Keep away from interest groups

Published On: May 13, 2019 02:00 AM NPT By: Republica  | @RepublicaNepal

When influential politicians openly hobnob with business leaders of questionable conduct, it raises question on their commitment to honesty and integrity. In a country like Nepal, where often policy and plans come to be compromised to serve interests of powerful interest groups, it is important for the top leaders—especially of ruling parties—to maintain fine distance with those figures who tend to get their jobs done through political connection. Nepali politicians have not been able to keep away from such figures. They are seen together with business tycoons who look to game the system to enrich their business enterprises or themselves. One such instance was noticed soon after Prime Minister K P Sharma Oli took office in February 2018. He and his party colleague Pushpa Kamal Dahal were seen dining at a house belonging to the owner of a medical college Durga Prasai. Then little known Marsi rice not only became the status symbol of wealth and affluence it also became the symbol of possible bribery. When in January this year, Education and Health Committee of the parliament approved the National Medical Education Bill paving the way for the establishment of B & C Medical College owned by Durga Prasai it was seen as the result of Oli and Dahal dining at Prasai’s house. 

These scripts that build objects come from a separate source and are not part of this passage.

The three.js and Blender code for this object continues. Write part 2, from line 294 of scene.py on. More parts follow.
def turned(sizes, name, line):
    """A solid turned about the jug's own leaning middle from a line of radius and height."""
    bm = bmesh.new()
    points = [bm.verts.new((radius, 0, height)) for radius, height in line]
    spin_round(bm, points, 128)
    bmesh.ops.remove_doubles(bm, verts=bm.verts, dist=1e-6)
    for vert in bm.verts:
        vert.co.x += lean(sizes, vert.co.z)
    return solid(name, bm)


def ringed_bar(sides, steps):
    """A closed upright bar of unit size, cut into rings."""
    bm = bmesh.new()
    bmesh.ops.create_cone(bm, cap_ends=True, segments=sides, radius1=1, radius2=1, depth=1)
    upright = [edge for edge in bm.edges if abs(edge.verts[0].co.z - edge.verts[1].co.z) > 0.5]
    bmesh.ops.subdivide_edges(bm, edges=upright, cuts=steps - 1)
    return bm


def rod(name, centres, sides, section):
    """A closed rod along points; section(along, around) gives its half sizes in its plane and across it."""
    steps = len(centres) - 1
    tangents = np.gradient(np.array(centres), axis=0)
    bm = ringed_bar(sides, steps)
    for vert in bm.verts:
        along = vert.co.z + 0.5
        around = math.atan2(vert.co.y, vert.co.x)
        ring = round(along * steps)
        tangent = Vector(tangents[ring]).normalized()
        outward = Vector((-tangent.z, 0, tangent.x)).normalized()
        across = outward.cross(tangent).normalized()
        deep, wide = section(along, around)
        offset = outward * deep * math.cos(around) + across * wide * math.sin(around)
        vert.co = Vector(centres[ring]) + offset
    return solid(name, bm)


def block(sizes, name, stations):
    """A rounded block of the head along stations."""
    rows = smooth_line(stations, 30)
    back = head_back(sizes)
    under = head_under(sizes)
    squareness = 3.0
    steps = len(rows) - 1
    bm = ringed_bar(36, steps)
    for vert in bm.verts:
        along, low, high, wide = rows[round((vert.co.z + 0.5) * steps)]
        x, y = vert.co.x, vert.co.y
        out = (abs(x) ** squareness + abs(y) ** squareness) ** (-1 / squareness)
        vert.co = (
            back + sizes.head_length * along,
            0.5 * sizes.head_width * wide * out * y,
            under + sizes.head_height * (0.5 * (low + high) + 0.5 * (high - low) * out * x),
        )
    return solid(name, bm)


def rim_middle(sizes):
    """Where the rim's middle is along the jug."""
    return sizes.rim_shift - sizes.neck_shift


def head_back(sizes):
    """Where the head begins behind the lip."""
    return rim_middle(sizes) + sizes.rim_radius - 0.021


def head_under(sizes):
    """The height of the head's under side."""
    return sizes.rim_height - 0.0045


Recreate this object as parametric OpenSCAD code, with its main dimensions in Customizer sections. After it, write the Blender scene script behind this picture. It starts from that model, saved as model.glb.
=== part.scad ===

Ruling Nepal Communist Party Chairman Pushpa Kamal Dahal repeated a similar scene of a sort on Friday, when he hosted a grand reception at the house of Niraj Gobinda Shrestha, one of the former owners of the Ncell telecommunications company.  The occasion was Dahal’s 50th wedding anniversary. Like anyone, Dahal has the right to celebrate the occasion, this is no matter of dispute, but the venue he chose for the celebration has raised some suspicions. For the fact remains that Ncell is accused of not paying over Rs 39 billion in capital gains tax (CGT) even years after its owners sold their stakes to Axiata and other companies and despite the Supreme Court ruling. Ncell has filed an appeal claiming that the tax assessment by the government’s Large Taxpayer Office (LTO) was not proper. The case is now sub-judice at the apex court. The party, which was attended by top leaders, including ministers and lawmakers, was organized at Shrestha’s sprawling 18 ropani estate in Thecho, Lalitpur. It has come to light that Shrestha, who has been living abroad, arrived in Kathmandu just to celebrate the wedding anniversary of Dahal.

As Ncell is trying to evade paying tax to the government, anniversary party at the house of former owner of the Ncell is surely going to be interpreted as the effort of Shrestha to influence ruling party leaders for immunity. Besides, some ruling party leaders themselves are accusing the government ministers of becoming increasingly close to brokers and various interest groups.  When ruling party leaders are seen standing together or supporting business people of questionable past, their commitment to zero-tolerance against corruption rings hollow. Participation of leaders in events hosted by people of questionable characters becomes the subject of public scrutiny. They should avoid such people and such events. It would help discourage questionable business people to exact undue (also illegal) benefits from their political connection.